_Given entries_
──────────
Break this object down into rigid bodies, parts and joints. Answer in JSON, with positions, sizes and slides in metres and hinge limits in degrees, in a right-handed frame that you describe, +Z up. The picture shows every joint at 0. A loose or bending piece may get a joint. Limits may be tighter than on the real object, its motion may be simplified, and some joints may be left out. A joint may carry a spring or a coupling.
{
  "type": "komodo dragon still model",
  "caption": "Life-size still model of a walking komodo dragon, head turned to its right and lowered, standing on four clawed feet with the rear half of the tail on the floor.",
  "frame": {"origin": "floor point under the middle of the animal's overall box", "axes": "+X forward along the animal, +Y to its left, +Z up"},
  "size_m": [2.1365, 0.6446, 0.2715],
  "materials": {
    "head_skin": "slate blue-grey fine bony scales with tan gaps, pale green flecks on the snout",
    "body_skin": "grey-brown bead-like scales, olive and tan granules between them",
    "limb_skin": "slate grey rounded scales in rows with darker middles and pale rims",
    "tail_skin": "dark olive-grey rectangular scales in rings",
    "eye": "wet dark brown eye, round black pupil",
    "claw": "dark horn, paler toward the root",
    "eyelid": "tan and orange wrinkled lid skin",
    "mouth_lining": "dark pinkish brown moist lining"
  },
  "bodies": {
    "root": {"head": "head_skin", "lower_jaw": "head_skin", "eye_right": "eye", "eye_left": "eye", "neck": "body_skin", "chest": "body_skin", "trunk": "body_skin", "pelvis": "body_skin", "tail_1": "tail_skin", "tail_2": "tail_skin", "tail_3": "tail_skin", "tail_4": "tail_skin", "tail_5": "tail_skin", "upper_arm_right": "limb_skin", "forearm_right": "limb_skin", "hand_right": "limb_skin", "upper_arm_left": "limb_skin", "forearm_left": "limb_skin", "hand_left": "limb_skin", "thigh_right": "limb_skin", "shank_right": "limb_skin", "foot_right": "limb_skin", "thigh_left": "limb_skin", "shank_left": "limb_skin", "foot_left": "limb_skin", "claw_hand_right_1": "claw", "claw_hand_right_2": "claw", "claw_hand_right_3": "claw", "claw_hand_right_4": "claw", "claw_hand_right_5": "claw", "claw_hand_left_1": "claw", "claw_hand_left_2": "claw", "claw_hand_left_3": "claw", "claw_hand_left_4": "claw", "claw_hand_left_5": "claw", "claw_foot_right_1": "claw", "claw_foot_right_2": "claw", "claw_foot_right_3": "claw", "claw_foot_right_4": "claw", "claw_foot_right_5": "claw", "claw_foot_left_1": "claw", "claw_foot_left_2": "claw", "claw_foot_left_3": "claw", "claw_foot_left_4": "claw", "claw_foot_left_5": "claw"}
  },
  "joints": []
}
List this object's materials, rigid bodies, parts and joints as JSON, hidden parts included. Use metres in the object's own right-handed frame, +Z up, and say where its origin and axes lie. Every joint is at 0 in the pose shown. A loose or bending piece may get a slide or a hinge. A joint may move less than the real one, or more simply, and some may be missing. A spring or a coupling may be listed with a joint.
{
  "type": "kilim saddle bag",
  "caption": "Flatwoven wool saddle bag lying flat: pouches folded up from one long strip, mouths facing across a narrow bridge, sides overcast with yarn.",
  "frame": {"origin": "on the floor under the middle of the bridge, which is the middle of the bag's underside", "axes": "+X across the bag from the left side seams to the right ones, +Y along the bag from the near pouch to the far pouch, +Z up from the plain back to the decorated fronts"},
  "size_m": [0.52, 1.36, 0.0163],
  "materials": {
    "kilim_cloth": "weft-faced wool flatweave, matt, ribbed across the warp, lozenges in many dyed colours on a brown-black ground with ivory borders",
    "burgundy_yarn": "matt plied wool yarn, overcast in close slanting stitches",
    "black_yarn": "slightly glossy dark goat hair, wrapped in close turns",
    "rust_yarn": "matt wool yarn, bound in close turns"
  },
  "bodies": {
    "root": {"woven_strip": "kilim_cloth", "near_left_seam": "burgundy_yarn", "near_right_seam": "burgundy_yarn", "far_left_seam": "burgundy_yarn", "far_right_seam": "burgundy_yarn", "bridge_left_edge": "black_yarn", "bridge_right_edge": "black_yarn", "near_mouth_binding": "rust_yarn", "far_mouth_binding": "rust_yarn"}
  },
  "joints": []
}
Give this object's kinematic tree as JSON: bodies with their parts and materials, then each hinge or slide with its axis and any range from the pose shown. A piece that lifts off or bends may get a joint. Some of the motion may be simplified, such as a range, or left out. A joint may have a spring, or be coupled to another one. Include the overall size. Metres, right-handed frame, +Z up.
──────────
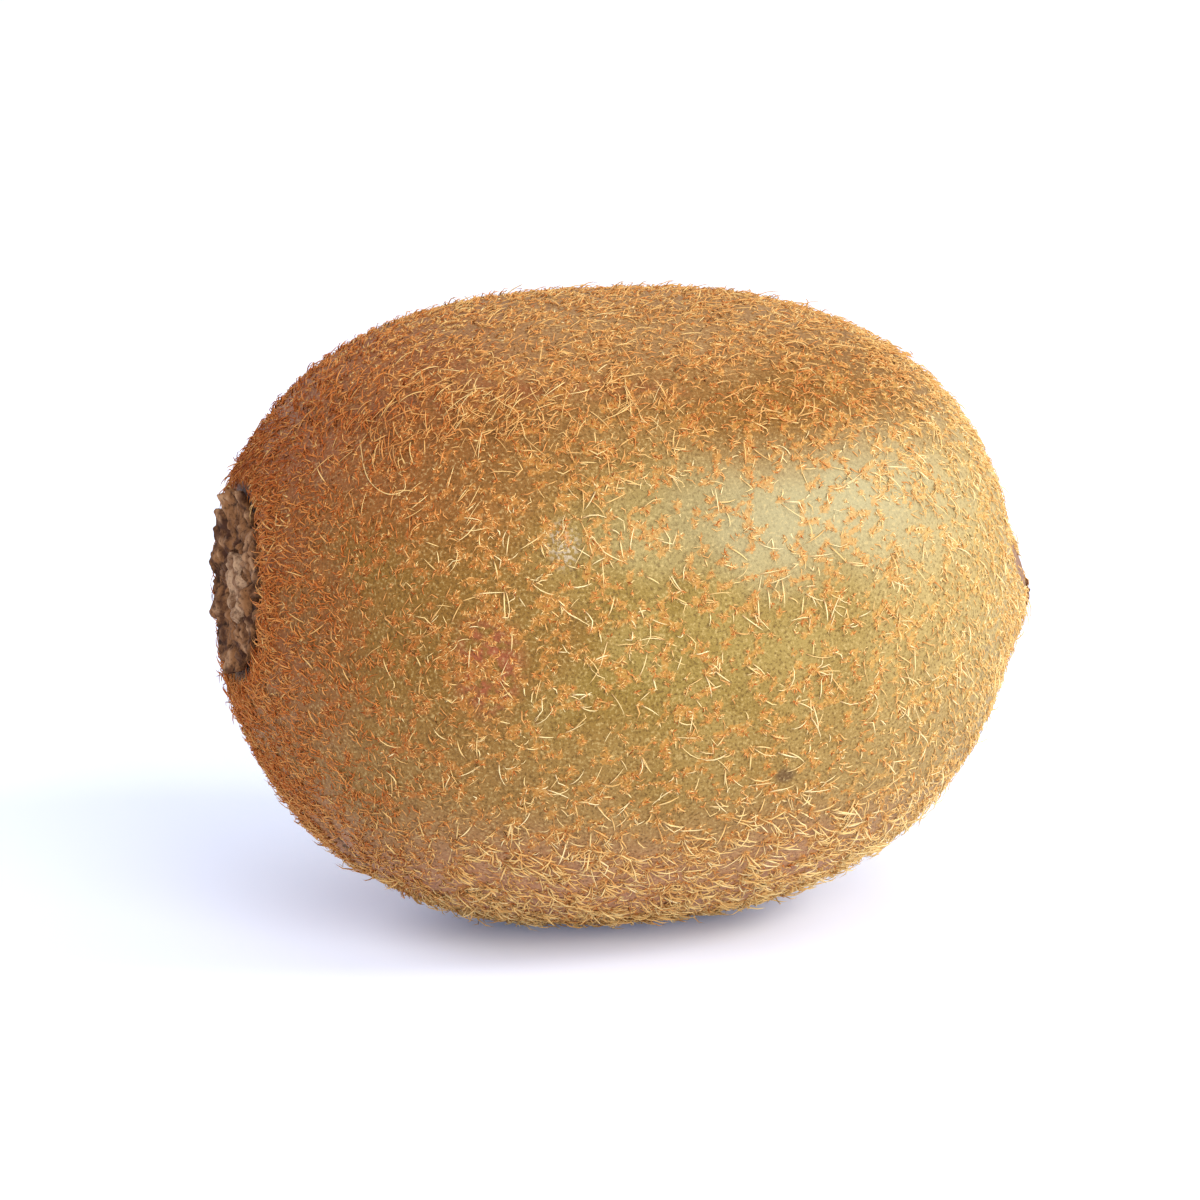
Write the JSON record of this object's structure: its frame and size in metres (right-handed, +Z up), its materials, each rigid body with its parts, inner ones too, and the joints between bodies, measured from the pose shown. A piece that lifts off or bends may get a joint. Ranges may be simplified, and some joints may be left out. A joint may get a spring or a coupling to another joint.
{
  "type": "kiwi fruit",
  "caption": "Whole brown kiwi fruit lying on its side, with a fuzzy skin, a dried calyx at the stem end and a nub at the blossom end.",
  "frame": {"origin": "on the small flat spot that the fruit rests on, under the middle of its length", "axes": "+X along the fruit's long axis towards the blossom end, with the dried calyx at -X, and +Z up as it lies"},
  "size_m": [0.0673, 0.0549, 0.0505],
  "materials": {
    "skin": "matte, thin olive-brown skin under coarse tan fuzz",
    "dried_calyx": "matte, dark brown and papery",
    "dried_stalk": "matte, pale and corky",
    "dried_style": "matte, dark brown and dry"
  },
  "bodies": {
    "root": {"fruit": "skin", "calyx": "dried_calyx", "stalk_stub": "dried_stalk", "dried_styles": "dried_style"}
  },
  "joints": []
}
──────────
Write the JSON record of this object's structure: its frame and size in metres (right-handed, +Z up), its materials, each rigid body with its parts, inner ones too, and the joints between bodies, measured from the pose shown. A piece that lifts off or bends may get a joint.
──────────
_What to produce_
Look back at the entries above and repeat, unchanged, every line from the line holding "List this object's" through the line holding "Give this object's".

_Solution below_
List this object's materials, rigid bodies, parts and joints as JSON, hidden parts included. Use metres in the object's own right-handed frame, +Z up, and say where its origin and axes lie. Every joint is at 0 in the pose shown. A loose or bending piece may get a slide or a hinge. A joint may move less than the real one, or more simply, and some may be missing. A spring or a coupling may be listed with a joint.
{
  "type": "kilim saddle bag",
  "caption": "Flatwoven wool saddle bag lying flat: pouches folded up from one long strip, mouths facing across a narrow bridge, sides overcast with yarn.",
  "frame": {"origin": "on the floor under the middle of the bridge, which is the middle of the bag's underside", "axes": "+X across the bag from the left side seams to the right ones, +Y along the bag from the near pouch to the far pouch, +Z up from the plain back to the decorated fronts"},
  "size_m": [0.52, 1.36, 0.0163],
  "materials": {
    "kilim_cloth": "weft-faced wool flatweave, matt, ribbed across the warp, lozenges in many dyed colours on a brown-black ground with ivory borders",
    "burgundy_yarn": "matt plied wool yarn, overcast in close slanting stitches",
    "black_yarn": "slightly glossy dark goat hair, wrapped in close turns",
    "rust_yarn": "matt wool yarn, bound in close turns"
  },
  "bodies": {
    "root": {"woven_strip": "kilim_cloth", "near_left_seam": "burgundy_yarn", "near_right_seam": "burgundy_yarn", "far_left_seam": "burgundy_yarn", "far_right_seam": "burgundy_yarn", "bridge_left_edge": "black_yarn", "bridge_right_edge": "black_yarn", "near_mouth_binding": "rust_yarn", "far_mouth_binding": "rust_yarn"}
  },
  "joints": []
}
Give this object's kinematic tree as JSON: bodies with their parts and materials, then each hinge or slide with its axis and any range from the pose shown. A piece that lifts off or bends may get a joint. Some of the motion may be simplified, such as a range, or left out. A joint may have a spring, or be coupled to another one. Include the overall size. Metres, right-handed frame, +Z up.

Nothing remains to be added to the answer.